Problems of this nature are pretty hard to track down when there is nothing in the logs to suggest what is causing it.
Liverpool FC Forum with 14 million+ posts.

Trekkie101

Could it be the hostname lookups, I believe there was a post saying that it kept going until it got an answer and didnt stop because of an extra -W or something.

Try disabling hostname lookups in your admin panel, does this help?

DracoBN

Ben - no logfiles in excess of even 100 meg here, I'm quite the nazi about keeping my logs rotated and cleaned.

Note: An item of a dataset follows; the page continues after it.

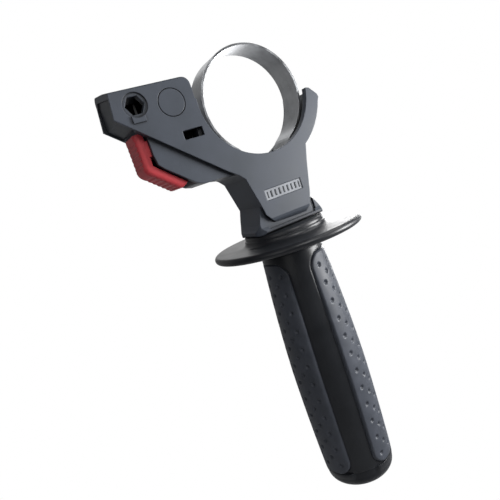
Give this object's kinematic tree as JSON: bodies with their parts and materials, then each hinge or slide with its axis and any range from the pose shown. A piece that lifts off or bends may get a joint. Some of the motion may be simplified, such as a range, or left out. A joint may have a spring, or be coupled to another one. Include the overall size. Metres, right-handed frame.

I'll try disabling hostname lookups in SMF -my apache install has the best practices applied for performance tuning, but nothing out of the ordinary. It's definitely related to SMF in some fashion, as this was never a problem prior with other software on the server (phpBB, and some older YabbSE installations). This didnt start happening until SMF was put into the mix.

I have tried various actions on the board to duplicate it, but as yet I've had no luck in determing what action on the board is zombifying the httpd children. There's nothing in any of my logs (access, error, smf, php error, syslogd) to indicate what the problem is, so I'm as stunped as anyone else is.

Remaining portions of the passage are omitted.